### INPUT FOR THIS TASK

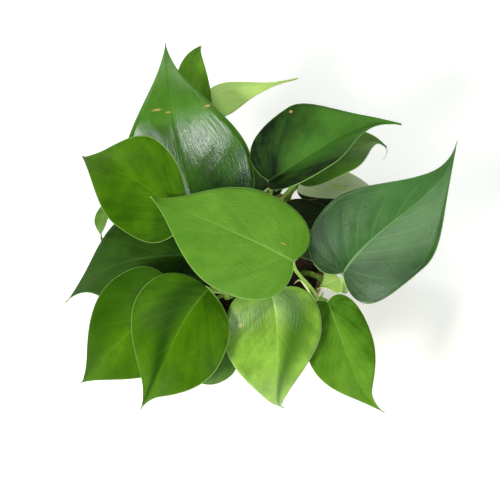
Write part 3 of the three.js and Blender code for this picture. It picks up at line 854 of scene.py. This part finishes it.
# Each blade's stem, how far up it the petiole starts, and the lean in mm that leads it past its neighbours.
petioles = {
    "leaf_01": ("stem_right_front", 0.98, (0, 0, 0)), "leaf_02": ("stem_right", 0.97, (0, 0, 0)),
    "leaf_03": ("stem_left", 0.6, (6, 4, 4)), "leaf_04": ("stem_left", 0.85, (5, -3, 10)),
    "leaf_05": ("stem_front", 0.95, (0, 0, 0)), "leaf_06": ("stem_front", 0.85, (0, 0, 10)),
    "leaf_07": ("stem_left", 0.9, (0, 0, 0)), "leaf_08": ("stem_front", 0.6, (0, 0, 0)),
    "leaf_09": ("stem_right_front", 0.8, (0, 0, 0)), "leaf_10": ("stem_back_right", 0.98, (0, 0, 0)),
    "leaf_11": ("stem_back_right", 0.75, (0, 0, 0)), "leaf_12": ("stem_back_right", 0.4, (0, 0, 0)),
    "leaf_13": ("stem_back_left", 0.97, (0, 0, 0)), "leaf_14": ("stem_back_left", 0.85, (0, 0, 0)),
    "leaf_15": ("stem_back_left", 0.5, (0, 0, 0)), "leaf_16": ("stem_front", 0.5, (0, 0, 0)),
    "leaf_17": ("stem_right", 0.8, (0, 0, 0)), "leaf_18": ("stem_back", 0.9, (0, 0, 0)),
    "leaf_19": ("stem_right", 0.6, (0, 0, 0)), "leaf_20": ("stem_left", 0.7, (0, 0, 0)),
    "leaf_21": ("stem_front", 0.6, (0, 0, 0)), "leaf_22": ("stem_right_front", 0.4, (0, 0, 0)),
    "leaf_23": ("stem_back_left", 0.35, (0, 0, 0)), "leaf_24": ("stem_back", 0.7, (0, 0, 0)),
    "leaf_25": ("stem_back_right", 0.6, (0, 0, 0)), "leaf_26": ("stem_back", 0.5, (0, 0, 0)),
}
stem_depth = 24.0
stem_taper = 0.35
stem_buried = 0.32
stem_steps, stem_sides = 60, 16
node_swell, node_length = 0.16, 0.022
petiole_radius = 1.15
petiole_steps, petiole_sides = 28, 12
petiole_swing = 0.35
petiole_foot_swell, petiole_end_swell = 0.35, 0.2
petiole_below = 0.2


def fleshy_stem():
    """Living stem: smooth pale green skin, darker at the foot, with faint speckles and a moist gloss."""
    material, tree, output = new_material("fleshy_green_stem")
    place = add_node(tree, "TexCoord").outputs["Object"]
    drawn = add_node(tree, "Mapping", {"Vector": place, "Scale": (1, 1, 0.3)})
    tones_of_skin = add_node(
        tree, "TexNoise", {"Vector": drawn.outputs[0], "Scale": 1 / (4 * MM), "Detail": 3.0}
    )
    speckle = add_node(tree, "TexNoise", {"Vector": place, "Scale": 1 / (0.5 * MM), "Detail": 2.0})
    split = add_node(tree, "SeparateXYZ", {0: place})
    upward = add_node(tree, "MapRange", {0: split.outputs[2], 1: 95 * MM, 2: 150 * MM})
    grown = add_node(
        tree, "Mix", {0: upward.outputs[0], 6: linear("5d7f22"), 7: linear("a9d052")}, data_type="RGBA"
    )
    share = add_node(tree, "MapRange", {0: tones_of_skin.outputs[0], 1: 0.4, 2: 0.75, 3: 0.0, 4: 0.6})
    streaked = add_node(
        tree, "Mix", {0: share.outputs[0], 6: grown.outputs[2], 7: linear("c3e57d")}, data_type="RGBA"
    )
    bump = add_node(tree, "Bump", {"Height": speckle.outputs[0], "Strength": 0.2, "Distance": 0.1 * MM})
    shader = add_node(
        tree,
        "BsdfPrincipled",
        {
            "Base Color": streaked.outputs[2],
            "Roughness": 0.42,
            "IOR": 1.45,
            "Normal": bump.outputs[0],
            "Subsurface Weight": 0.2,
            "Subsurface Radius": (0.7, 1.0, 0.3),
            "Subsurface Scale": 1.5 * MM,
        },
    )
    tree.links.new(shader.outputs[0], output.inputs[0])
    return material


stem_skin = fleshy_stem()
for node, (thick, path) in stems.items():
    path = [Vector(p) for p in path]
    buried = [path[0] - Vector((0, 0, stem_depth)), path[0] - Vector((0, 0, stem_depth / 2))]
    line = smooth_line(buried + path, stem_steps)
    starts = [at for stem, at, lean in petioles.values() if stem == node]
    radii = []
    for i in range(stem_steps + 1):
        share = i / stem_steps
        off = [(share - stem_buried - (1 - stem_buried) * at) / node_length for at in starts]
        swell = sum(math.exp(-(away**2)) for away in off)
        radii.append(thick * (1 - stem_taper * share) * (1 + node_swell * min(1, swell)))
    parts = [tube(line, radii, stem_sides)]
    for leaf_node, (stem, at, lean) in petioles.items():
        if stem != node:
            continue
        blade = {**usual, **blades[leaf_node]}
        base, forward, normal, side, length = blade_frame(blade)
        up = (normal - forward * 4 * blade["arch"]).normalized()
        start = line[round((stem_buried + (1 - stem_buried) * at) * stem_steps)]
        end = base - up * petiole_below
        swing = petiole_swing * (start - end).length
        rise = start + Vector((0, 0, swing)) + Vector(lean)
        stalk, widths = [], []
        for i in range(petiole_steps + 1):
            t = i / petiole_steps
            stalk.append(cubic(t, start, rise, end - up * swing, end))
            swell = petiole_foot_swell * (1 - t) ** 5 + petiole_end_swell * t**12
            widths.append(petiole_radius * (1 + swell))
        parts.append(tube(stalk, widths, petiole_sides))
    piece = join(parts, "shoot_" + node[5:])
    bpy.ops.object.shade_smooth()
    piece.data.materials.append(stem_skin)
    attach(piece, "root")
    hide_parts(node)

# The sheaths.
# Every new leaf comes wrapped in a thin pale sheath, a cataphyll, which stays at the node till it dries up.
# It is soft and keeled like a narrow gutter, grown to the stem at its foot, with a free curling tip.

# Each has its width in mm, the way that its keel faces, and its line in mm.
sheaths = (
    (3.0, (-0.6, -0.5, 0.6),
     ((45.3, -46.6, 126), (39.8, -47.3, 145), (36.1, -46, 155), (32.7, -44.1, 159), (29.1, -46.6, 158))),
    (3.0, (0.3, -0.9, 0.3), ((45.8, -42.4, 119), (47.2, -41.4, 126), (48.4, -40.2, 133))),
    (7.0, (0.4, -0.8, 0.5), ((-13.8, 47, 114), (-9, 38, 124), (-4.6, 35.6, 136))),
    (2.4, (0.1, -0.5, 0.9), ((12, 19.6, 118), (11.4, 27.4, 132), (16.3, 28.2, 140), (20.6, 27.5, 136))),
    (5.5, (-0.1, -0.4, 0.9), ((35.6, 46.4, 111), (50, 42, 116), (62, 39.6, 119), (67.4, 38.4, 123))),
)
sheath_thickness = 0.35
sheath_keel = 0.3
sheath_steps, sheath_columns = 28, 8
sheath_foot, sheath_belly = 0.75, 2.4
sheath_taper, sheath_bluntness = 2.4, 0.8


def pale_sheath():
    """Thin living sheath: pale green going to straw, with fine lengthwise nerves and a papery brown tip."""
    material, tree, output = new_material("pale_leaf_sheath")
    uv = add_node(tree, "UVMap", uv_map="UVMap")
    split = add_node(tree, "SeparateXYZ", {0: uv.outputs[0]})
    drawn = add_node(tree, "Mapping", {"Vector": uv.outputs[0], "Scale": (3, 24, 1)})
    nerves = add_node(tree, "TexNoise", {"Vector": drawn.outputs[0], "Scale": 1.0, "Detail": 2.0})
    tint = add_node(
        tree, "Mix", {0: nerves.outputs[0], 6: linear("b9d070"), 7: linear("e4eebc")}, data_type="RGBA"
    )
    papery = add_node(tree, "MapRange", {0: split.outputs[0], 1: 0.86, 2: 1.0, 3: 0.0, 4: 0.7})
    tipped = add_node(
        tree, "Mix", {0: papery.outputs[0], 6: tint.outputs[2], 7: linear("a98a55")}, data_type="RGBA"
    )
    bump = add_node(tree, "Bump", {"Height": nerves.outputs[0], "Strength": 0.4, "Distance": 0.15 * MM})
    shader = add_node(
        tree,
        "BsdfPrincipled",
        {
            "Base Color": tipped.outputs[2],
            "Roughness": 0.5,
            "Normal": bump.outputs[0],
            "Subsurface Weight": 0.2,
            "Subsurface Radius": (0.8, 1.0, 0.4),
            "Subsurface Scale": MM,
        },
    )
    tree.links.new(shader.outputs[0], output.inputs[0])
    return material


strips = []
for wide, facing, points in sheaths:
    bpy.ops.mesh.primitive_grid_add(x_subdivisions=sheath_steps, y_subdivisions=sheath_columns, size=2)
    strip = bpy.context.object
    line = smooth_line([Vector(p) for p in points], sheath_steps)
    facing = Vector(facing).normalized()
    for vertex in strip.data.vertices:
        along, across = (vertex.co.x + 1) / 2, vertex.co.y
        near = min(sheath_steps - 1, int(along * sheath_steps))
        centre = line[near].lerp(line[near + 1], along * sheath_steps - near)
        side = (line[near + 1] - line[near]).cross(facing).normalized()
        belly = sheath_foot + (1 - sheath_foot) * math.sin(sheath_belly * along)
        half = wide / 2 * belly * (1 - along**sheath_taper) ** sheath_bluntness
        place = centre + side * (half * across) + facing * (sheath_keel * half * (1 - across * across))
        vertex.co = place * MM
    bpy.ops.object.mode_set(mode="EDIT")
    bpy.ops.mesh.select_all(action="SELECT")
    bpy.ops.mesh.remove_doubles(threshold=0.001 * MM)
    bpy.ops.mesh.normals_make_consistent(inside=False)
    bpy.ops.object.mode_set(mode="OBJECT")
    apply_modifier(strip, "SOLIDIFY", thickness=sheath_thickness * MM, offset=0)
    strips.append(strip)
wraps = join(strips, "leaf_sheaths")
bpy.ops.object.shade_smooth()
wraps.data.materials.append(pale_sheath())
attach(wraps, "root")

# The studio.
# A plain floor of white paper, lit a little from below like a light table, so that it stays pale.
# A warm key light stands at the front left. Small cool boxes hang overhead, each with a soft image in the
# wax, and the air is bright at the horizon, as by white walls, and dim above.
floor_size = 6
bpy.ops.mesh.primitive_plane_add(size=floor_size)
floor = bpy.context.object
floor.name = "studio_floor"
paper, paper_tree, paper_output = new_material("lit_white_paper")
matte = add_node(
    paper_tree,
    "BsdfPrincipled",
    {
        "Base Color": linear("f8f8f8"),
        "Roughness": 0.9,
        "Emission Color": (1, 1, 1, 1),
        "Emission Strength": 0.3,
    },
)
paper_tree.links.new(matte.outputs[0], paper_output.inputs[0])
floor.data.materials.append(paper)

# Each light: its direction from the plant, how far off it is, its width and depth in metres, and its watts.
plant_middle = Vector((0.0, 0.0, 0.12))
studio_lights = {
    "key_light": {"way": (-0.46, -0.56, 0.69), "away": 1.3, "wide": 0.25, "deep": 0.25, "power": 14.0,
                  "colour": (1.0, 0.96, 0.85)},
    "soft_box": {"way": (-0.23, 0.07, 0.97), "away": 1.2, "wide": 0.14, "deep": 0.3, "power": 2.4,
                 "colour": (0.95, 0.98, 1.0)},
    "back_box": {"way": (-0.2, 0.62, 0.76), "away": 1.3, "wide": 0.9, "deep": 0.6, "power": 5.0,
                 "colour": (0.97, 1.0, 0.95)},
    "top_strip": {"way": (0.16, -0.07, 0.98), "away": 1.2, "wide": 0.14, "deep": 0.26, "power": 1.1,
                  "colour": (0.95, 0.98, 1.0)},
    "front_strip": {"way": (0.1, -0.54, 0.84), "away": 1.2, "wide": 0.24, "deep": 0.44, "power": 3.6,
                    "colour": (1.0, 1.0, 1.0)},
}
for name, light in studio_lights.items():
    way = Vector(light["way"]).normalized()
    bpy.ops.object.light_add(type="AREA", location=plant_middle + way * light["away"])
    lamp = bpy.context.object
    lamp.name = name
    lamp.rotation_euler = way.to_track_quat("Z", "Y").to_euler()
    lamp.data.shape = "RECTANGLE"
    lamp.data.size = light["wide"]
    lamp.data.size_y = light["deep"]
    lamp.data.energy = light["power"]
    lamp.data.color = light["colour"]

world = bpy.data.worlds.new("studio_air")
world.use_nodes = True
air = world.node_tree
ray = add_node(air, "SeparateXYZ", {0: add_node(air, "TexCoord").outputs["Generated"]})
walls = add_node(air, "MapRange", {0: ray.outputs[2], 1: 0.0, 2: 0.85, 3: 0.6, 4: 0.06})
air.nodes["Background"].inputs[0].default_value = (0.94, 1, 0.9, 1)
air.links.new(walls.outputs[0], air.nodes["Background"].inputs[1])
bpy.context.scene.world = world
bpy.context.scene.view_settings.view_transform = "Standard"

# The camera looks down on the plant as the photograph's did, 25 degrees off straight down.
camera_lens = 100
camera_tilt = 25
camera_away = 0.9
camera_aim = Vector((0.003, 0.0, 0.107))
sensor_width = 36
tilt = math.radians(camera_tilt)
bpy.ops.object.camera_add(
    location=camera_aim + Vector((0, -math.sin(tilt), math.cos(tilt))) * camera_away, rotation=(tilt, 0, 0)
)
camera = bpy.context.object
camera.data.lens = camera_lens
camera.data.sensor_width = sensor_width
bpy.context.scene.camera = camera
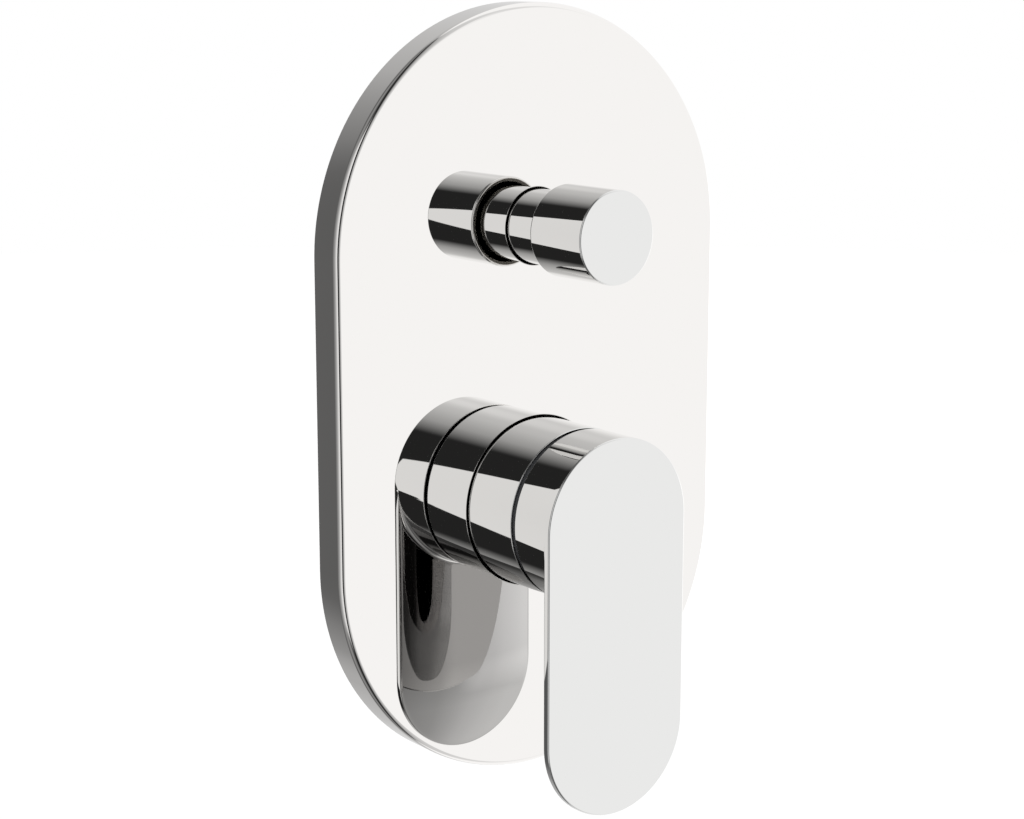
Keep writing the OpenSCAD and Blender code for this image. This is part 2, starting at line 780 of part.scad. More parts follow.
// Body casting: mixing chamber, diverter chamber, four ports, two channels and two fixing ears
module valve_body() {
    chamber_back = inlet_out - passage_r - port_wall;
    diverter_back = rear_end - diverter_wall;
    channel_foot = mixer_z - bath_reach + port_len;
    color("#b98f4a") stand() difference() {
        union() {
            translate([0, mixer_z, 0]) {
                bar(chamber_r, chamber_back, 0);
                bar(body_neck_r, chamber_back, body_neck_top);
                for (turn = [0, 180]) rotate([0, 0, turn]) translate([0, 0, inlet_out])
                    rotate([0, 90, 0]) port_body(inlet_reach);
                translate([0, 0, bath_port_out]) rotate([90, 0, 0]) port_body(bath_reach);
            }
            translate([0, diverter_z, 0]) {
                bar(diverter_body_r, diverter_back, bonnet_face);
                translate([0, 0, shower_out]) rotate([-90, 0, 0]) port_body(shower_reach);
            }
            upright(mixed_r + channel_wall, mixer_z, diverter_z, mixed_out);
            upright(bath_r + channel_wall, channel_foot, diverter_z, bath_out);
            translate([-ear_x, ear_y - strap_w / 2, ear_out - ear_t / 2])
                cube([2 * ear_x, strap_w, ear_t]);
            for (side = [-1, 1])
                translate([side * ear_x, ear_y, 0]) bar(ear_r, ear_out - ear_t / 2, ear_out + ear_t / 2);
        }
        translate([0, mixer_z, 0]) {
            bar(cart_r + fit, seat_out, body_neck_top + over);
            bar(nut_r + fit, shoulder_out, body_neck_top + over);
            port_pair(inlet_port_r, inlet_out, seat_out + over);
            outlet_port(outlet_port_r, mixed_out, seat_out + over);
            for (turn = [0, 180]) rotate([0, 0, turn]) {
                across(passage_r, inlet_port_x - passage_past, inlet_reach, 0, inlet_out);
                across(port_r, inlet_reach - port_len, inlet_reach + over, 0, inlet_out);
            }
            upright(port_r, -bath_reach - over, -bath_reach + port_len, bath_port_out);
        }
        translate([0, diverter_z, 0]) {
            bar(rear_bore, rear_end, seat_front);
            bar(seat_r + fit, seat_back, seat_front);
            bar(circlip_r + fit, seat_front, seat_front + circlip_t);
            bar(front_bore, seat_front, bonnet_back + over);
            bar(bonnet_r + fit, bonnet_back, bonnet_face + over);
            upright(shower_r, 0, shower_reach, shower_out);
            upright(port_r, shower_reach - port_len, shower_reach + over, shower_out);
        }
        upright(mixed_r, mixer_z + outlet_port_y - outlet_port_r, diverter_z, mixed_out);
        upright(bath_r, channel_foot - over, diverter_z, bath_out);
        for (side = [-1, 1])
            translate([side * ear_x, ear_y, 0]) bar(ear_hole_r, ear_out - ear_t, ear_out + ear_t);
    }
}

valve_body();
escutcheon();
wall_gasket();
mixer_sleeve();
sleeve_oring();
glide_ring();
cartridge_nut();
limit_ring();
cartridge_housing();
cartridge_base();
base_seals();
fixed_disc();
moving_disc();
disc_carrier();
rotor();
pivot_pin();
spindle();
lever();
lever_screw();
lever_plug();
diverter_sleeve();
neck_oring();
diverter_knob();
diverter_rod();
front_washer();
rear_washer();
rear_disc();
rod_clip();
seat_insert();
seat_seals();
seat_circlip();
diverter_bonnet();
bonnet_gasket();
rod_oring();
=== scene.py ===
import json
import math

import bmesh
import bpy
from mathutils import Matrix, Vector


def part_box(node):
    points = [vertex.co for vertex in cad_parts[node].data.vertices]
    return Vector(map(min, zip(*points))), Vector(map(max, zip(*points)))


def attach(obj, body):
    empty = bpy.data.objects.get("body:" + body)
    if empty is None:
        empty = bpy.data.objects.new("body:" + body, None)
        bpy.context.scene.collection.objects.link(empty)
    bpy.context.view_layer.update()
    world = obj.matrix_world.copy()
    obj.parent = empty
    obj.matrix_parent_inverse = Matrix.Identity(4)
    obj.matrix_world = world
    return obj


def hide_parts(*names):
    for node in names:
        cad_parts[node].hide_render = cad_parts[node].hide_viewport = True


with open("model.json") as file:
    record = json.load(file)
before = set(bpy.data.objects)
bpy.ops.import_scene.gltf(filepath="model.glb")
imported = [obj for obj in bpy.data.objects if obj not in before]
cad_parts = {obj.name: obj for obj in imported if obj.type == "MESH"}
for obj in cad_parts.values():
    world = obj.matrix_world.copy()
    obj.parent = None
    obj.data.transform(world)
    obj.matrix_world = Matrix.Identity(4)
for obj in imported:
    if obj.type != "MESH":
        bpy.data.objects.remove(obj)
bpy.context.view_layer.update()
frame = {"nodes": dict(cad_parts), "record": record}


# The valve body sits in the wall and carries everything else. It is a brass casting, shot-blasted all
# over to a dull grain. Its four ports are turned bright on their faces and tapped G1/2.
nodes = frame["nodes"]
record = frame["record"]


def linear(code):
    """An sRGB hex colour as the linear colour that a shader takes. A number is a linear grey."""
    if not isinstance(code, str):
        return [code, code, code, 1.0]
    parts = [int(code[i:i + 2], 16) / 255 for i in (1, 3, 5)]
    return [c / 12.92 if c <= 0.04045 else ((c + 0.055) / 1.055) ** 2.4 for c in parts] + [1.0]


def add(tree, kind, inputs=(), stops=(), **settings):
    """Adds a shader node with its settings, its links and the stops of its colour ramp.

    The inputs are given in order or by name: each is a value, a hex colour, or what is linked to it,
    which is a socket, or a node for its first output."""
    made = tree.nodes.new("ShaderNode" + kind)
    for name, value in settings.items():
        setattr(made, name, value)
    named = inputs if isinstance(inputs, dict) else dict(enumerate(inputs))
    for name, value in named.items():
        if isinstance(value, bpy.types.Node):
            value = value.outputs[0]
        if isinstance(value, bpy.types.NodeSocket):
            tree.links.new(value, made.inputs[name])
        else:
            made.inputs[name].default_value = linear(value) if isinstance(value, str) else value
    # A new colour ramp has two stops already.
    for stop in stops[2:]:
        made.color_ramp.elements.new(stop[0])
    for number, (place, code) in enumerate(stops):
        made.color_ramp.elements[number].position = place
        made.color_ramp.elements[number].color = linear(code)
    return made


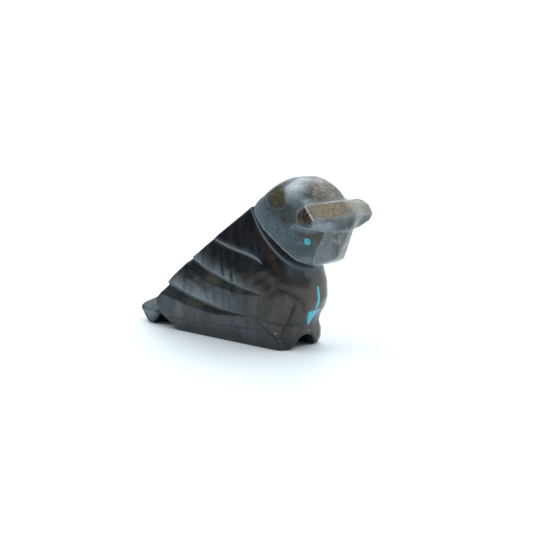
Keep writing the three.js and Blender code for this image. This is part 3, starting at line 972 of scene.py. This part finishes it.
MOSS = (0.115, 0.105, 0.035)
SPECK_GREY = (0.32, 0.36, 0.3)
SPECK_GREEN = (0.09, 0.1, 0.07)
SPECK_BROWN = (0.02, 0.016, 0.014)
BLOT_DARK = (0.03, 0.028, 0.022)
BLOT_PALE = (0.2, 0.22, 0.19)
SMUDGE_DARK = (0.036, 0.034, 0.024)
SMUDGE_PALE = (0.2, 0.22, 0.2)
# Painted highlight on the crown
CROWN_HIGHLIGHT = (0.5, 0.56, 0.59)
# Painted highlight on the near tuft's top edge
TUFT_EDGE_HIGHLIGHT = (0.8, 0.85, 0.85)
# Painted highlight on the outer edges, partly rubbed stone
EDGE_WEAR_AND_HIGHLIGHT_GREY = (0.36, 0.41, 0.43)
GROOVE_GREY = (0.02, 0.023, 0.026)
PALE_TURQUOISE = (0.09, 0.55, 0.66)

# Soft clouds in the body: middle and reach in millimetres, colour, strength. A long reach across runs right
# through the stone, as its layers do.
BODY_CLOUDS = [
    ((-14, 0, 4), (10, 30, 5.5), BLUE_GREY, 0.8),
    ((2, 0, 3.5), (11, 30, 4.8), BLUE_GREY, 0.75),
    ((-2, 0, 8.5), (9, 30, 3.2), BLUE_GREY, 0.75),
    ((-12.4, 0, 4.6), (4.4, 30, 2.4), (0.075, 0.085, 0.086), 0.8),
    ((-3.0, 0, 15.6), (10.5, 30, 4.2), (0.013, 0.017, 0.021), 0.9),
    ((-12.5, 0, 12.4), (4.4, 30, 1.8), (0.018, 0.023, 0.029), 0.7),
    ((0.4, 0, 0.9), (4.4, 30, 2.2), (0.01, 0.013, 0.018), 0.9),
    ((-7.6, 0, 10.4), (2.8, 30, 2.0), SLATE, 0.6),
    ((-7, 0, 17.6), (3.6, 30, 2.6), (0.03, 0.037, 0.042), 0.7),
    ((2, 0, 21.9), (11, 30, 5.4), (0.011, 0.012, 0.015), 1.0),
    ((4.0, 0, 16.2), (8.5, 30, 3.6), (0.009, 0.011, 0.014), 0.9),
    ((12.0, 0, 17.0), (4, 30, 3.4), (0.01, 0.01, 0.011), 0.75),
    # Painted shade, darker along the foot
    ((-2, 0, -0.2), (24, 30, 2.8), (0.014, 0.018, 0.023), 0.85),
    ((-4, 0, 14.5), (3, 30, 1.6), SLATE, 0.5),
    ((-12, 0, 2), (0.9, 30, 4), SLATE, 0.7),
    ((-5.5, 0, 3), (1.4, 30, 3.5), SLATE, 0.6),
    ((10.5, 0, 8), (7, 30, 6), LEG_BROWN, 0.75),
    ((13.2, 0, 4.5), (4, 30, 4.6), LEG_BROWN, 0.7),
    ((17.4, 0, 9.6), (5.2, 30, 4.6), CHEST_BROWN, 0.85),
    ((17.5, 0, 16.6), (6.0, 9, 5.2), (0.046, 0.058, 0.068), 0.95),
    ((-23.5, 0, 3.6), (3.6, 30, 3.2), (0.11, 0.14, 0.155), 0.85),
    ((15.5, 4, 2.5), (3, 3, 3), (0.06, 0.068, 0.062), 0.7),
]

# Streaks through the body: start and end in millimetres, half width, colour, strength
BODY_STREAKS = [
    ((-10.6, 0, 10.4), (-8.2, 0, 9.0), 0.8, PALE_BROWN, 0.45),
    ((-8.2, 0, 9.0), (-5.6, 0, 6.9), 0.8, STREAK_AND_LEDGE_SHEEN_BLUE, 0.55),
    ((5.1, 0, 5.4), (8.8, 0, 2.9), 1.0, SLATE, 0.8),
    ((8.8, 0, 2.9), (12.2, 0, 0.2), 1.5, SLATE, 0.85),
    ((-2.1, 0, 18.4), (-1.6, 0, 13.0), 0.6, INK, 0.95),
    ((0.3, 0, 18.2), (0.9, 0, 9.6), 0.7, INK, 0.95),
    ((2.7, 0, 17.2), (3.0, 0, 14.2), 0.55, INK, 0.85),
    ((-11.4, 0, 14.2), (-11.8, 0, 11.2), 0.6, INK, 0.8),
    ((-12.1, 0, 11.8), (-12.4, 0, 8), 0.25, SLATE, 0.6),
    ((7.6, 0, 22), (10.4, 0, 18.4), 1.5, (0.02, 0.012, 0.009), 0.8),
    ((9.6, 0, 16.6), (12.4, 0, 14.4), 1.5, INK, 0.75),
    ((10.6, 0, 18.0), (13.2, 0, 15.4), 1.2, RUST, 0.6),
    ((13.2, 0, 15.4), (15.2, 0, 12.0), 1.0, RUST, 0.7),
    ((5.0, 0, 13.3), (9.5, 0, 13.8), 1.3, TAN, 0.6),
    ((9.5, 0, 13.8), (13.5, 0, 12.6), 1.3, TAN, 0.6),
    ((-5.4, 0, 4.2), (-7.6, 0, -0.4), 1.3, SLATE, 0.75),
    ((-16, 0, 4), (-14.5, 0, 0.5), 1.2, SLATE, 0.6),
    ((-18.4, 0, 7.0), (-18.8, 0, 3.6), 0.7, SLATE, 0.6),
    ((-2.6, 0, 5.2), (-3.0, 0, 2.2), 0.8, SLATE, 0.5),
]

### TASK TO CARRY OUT
Using the entries above, repeat only the lines from the one containing "valve_body();" through the one containing "obj.parent = None", end lines included.

### EXPECTED ANSWER
valve_body();
escutcheon();
wall_gasket();
mixer_sleeve();
sleeve_oring();
glide_ring();
cartridge_nut();
limit_ring();
cartridge_housing();
cartridge_base();
base_seals();
fixed_disc();
moving_disc();
disc_carrier();
rotor();
pivot_pin();
spindle();
lever();
lever_screw();
lever_plug();
diverter_sleeve();
neck_oring();
diverter_knob();
diverter_rod();
front_washer();
rear_washer();
rear_disc();
rod_clip();
seat_insert();
seat_seals();
seat_circlip();
diverter_bonnet();
bonnet_gasket();
rod_oring();
=== scene.py ===
import json
import math

import bmesh
import bpy
from mathutils import Matrix, Vector


def part_box(node):
    points = [vertex.co for vertex in cad_parts[node].data.vertices]
    return Vector(map(min, zip(*points))), Vector(map(max, zip(*points)))


def attach(obj, body):
    empty = bpy.data.objects.get("body:" + body)
    if empty is None:
        empty = bpy.data.objects.new("body:" + body, None)
        bpy.context.scene.collection.objects.link(empty)
    bpy.context.view_layer.update()
    world = obj.matrix_world.copy()
    obj.parent = empty
    obj.matrix_parent_inverse = Matrix.Identity(4)
    obj.matrix_world = world
    return obj


def hide_parts(*names):
    for node in names:
        cad_parts[node].hide_render = cad_parts[node].hide_viewport = True


with open("model.json") as file:
    record = json.load(file)
before = set(bpy.data.objects)
bpy.ops.import_scene.gltf(filepath="model.glb")
imported = [obj for obj in bpy.data.objects if obj not in before]
cad_parts = {obj.name: obj for obj in imported if obj.type == "MESH"}
for obj in cad_parts.values():
    world = obj.matrix_world.copy()
    obj.parent = None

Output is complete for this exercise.